## [AIM]
Keep to the lines between the one holding "for rung in" and the one holding "obj.matrix_world = world", inclusive, and write them out exactly.

# Start of AVAILABLE DATA

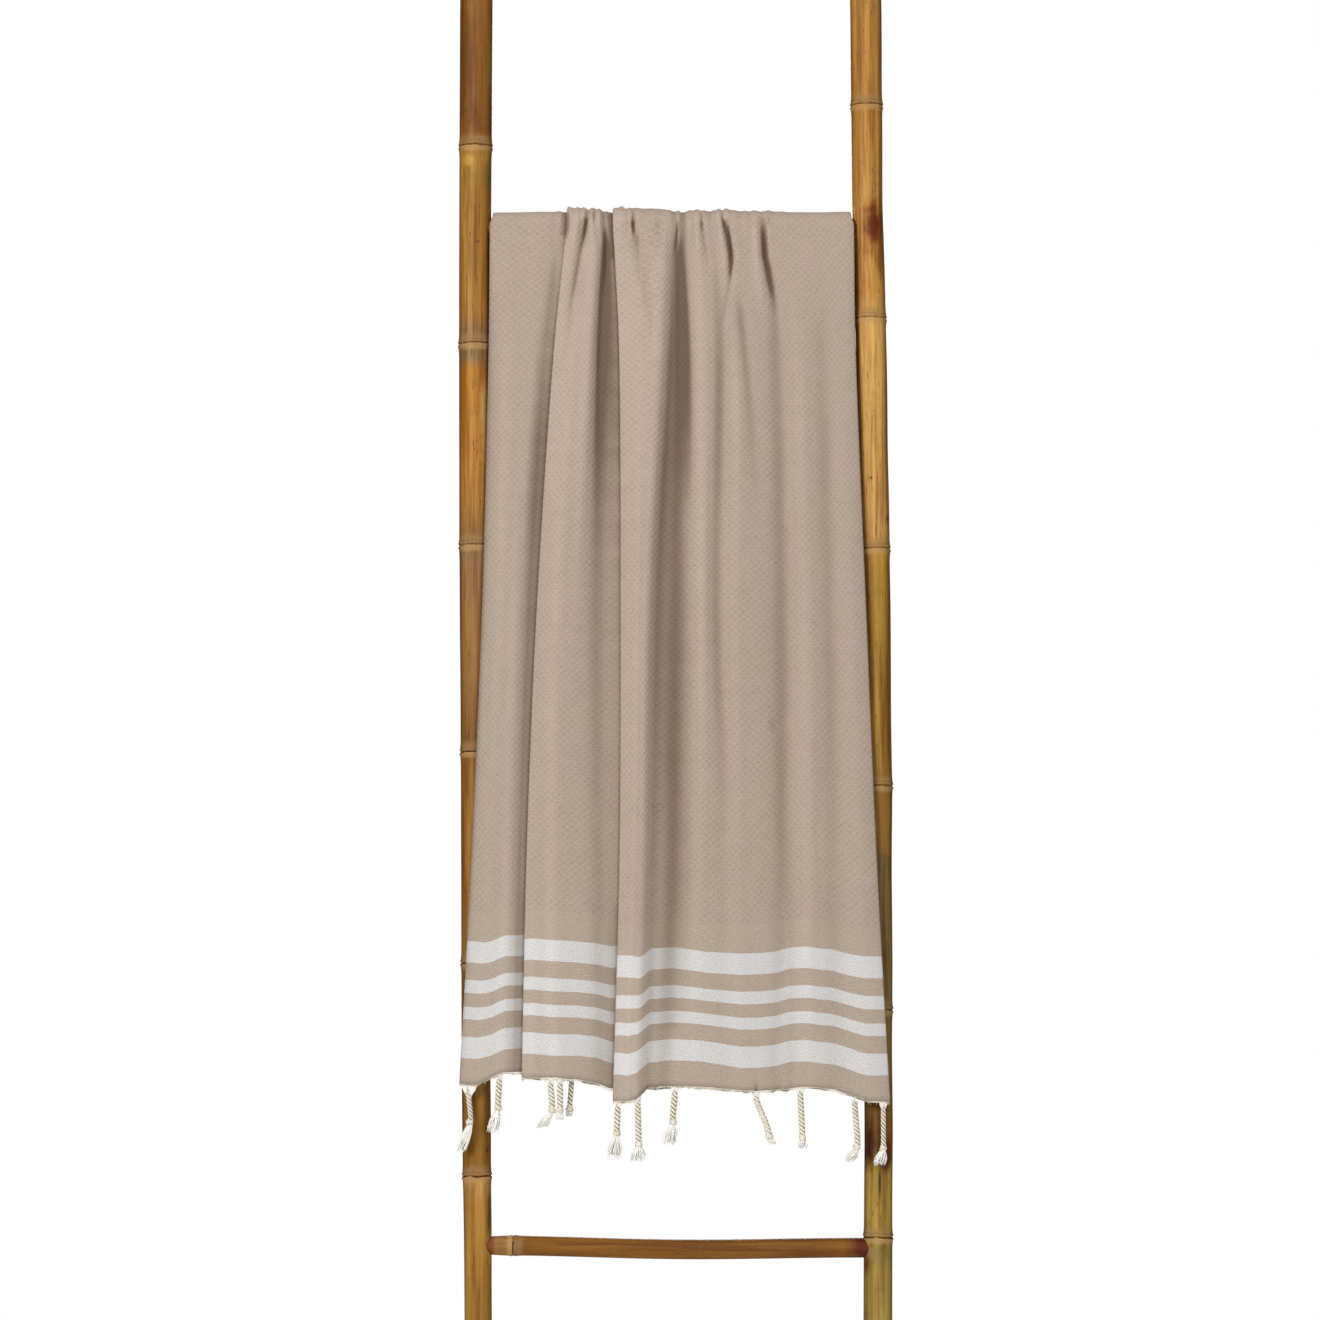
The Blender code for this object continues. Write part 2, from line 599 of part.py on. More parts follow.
def tassel_rings(tassel, hem):
    """Rings of one tassel that hangs from the hem at distance hem up the cloth."""
    x, rise, dip = hem_place(tassel.x, tassel.outer, hem)
    rings = []
    for index, ring in enumerate(TASSEL_RINGS):
        on_cord = min(ring.share, 1.0)
        on_tail = max(ring.share - 1.0, 0.0)
        length = TASSEL_ROOT + tassel.cord * on_cord + tassel.tail * on_tail
        across = x + tassel.drift * smooth(on_cord) + tassel.tail_drift * on_tail
        set_back = 0.0 if tassel.outer else INNER_SET_BACK * smooth(length / SET_BACK_BY)
        out = rise - set_back
        tail_half = tassel.spread * (TAIL_FLARE - TAIL_DRAW_IN * on_tail)
        half_wide = blend(ring.radius * tassel.girth, tail_half, ring.tail_blend)
        half_deep = ring.radius * tassel.girth
        twist = TASSEL_TWIST * min(index, KNOT_RING)
        points = []
        for side in range(TASSEL_SIDES):
            angle = 2 * math.pi * (side + 0.5) / TASSEL_SIDES + twist
            points.append(on_cloth((across + half_wide * math.cos(angle), out + half_deep * math.sin(angle),
                                    dip - length), hem))
        rings.append(points)
    return rings


def join_bodies(name, bodies):
    shape = bmesh.new()
    for rings in bodies:
        mesh = loft(name + "_part", rings)
        shape.from_mesh(mesh)
        bpy.data.meshes.remove(mesh)
    mesh = bpy.data.meshes.new(name)
    shape.to_mesh(mesh)
    shape.free()
    return mesh


def make_fringe(name, tassels, hem, below, material):
    """The edging strip below a hem, with its tassels fused to it at their roots."""
    ups = sorted((hem + below * STRIP_TOP, hem + below * STRIP_BOTTOM))
    strip = sheet(name, ups, material)
    bodies = [tassel_rings(tassel, hem) for tassel in tassels]
    roots = add_object(name + "_tassels", join_bodies(name + "_tassels", bodies), material)
    cut(strip, roots, "UNION")
    return strip


def main():
    clear_scene()
    cloth = make_material("beige_cotton", (0.479, 0.386, 0.296), 0.95)
    cream = make_material("cream_cotton_yarn", (0.80, 0.75, 0.62), 0.95)
    bamboo = make_material("bamboo_pole", (0.40, 0.21, 0.06), 0.4)
    rung_bamboo = make_material("bamboo_rung", (0.27, 0.14, 0.05), 0.45)

    poles = (
        make_pole("pole_left", LEFT_POLE, LEFT_KNOTS, bamboo),
        make_pole("pole_right", RIGHT_POLE, RIGHT_KNOTS, bamboo),
    )
    for rung in RUNGS:
        make_rung(rung, rung_bamboo)
    make_sockets(poles, bamboo)
    make_wall_flats(poles, bamboo)

    sheet("towel", towel_rows(), cloth)
    make_fringe("fringe_front", FRONT_TASSELS, 0.0, 1.0, cream)
    back_hem = FRONT_DROP + ARC_LENGTH + BACK_DROP
    make_fringe("fringe_back", BACK_TASSELS, back_hem, -1.0, cream)


main()
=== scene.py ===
# %% [markdown]
# # A hammam towel on a bamboo ladder
#
# The real thing is one flat-woven cotton towel, about 1.0 by 1.88 m, folded once lengthwise
# and laid over the top rung of a leaning bamboo ladder. The solids of towel and ladder come
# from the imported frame. This script dresses them: fine folds, weave, twisted tassels and the
# skin of the bamboo. It starts by loading the frame, which fixes every size and place.

# %% Load the frame
import math
import random
from collections import namedtuple

import bmesh
import bpy
import numpy as np
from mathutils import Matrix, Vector, noise

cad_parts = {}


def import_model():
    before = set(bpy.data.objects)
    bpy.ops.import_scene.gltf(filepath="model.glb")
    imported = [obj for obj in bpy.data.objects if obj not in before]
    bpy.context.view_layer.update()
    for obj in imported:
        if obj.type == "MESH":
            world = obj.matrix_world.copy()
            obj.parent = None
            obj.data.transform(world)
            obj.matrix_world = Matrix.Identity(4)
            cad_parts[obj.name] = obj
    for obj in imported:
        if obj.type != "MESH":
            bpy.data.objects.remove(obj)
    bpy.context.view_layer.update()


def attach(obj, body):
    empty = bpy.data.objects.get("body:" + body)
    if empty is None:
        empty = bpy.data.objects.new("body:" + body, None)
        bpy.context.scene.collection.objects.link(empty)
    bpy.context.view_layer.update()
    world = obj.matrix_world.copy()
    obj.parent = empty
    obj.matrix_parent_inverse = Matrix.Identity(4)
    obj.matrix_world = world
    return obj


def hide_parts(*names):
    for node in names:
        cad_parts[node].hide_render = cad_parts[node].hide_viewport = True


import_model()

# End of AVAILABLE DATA

## [COMPLETED TASK]
    for rung in RUNGS:
        make_rung(rung, rung_bamboo)
    make_sockets(poles, bamboo)
    make_wall_flats(poles, bamboo)

    sheet("towel", towel_rows(), cloth)
    make_fringe("fringe_front", FRONT_TASSELS, 0.0, 1.0, cream)
    back_hem = FRONT_DROP + ARC_LENGTH + BACK_DROP
    make_fringe("fringe_back", BACK_TASSELS, back_hem, -1.0, cream)


main()
=== scene.py ===
# %% [markdown]
# # A hammam towel on a bamboo ladder
#
# The real thing is one flat-woven cotton towel, about 1.0 by 1.88 m, folded once lengthwise
# and laid over the top rung of a leaning bamboo ladder. The solids of towel and ladder come
# from the imported frame. This script dresses them: fine folds, weave, twisted tassels and the
# skin of the bamboo. It starts by loading the frame, which fixes every size and place.

# %% Load the frame
import math
import random
from collections import namedtuple

import bmesh
import bpy
import numpy as np
from mathutils import Matrix, Vector, noise

cad_parts = {}


def import_model():
    before = set(bpy.data.objects)
    bpy.ops.import_scene.gltf(filepath="model.glb")
    imported = [obj for obj in bpy.data.objects if obj not in before]
    bpy.context.view_layer.update()
    for obj in imported:
        if obj.type == "MESH":
            world = obj.matrix_world.copy()
            obj.parent = None
            obj.data.transform(world)
            obj.matrix_world = Matrix.Identity(4)
            cad_parts[obj.name] = obj
    for obj in imported:
        if obj.type != "MESH":
            bpy.data.objects.remove(obj)
    bpy.context.view_layer.update()


def attach(obj, body):
    empty = bpy.data.objects.get("body:" + body)
    if empty is None:
        empty = bpy.data.objects.new("body:" + body, None)
        bpy.context.scene.collection.objects.link(empty)
    bpy.context.view_layer.update()
    world = obj.matrix_world.copy()
    obj.parent = empty
    obj.matrix_parent_inverse = Matrix.Identity(4)
    obj.matrix_world = world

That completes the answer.